SET TASK =>
All material below is to be reproduced exactly.

SUPPLIED MATERIAL =>
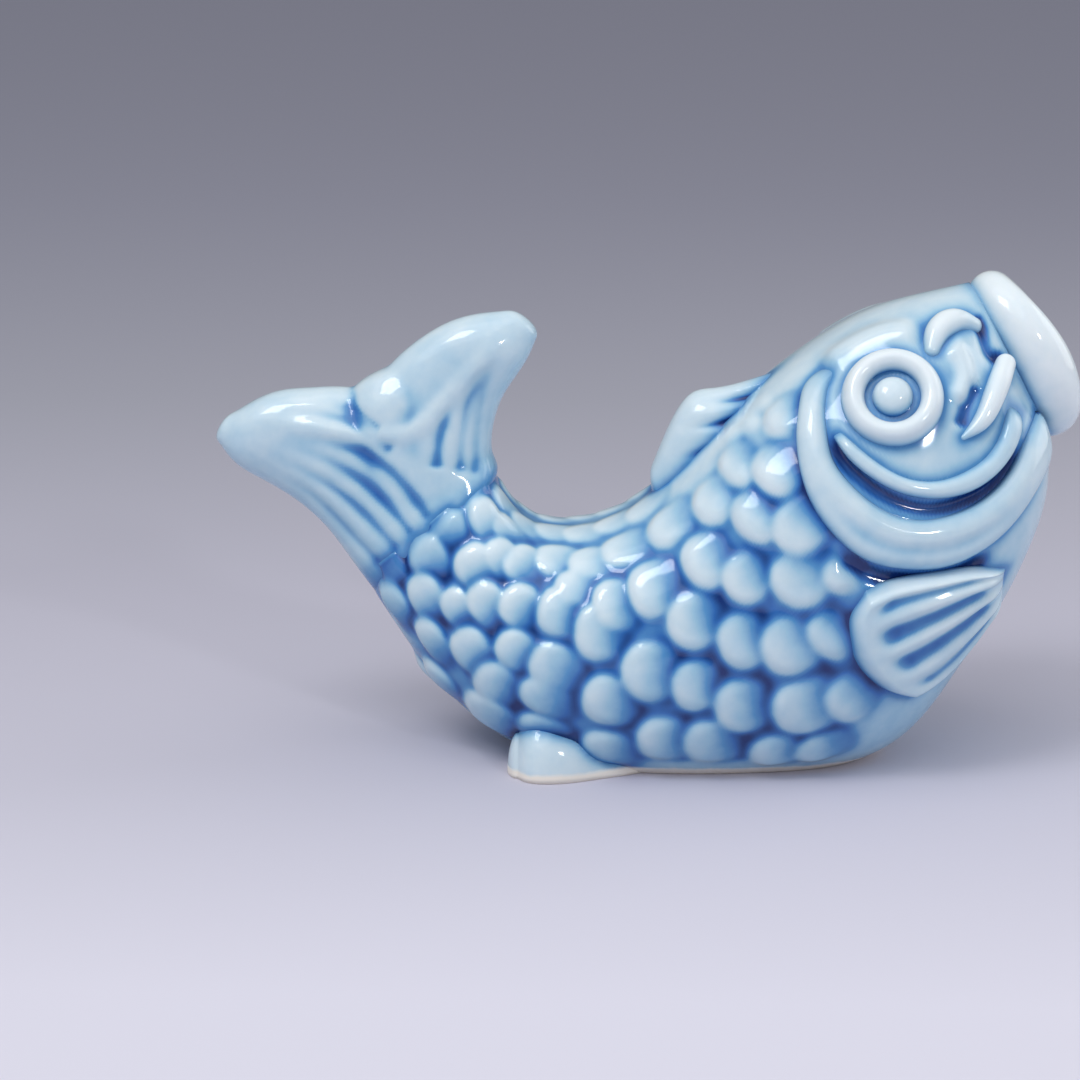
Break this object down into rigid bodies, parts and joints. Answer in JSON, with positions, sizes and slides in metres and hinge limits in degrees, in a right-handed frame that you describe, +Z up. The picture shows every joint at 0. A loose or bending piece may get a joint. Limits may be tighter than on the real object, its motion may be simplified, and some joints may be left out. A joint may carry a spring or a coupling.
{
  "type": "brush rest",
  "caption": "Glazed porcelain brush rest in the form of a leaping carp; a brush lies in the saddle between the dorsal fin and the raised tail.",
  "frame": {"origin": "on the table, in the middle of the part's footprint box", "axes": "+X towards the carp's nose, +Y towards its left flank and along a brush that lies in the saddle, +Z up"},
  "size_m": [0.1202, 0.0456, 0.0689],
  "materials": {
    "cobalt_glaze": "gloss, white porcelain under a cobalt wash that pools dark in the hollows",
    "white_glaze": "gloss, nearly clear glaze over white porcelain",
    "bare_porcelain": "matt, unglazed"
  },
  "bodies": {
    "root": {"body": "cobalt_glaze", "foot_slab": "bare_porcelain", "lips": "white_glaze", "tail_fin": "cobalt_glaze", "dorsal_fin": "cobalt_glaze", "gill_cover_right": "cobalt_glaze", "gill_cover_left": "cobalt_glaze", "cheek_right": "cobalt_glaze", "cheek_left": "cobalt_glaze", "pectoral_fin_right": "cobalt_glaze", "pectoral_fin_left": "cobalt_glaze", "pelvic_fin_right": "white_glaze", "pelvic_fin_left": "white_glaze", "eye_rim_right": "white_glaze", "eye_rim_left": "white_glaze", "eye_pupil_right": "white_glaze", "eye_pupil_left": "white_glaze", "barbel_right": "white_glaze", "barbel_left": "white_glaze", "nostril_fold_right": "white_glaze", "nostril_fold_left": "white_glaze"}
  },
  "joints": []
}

WRITTEN ANSWER =>
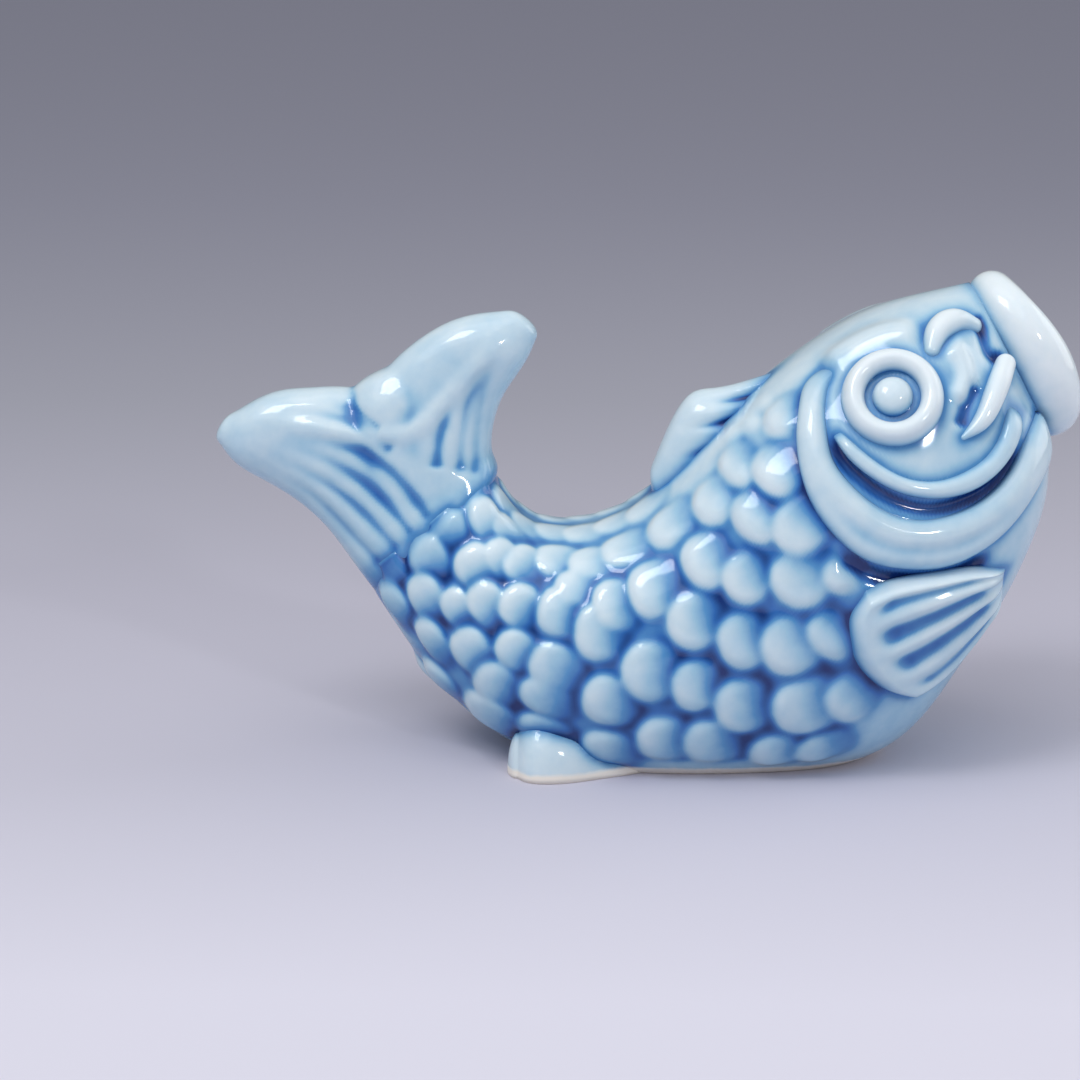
Break this object down into rigid bodies, parts and joints. Answer in JSON, with positions, sizes and slides in metres and hinge limits in degrees, in a right-handed frame that you describe, +Z up. The picture shows every joint at 0. A loose or bending piece may get a joint. Limits may be tighter than on the real object, its motion may be simplified, and some joints may be left out. A joint may carry a spring or a coupling.
{
  "type": "brush rest",
  "caption": "Glazed porcelain brush rest in the form of a leaping carp; a brush lies in the saddle between the dorsal fin and the raised tail.",
  "frame": {"origin": "on the table, in the middle of the part's footprint box", "axes": "+X towards the carp's nose, +Y towards its left flank and along a brush that lies in the saddle, +Z up"},
  "size_m": [0.1202, 0.0456, 0.0689],
  "materials": {
    "cobalt_glaze": "gloss, white porcelain under a cobalt wash that pools dark in the hollows",
    "white_glaze": "gloss, nearly clear glaze over white porcelain",
    "bare_porcelain": "matt, unglazed"
  },
  "bodies": {
    "root": {"body": "cobalt_glaze", "foot_slab": "bare_porcelain", "lips": "white_glaze", "tail_fin": "cobalt_glaze", "dorsal_fin": "cobalt_glaze", "gill_cover_right": "cobalt_glaze", "gill_cover_left": "cobalt_glaze", "cheek_right": "cobalt_glaze", "cheek_left": "cobalt_glaze", "pectoral_fin_right": "cobalt_glaze", "pectoral_fin_left": "cobalt_glaze", "pelvic_fin_right": "white_glaze", "pelvic_fin_left": "white_glaze", "eye_rim_right": "white_glaze", "eye_rim_left": "white_glaze", "eye_pupil_right": "white_glaze", "eye_pupil_left": "white_glaze", "barbel_right": "white_glaze", "barbel_left": "white_glaze", "nostril_fold_right": "white_glaze", "nostril_fold_left": "white_glaze"}
  },
  "joints": []
}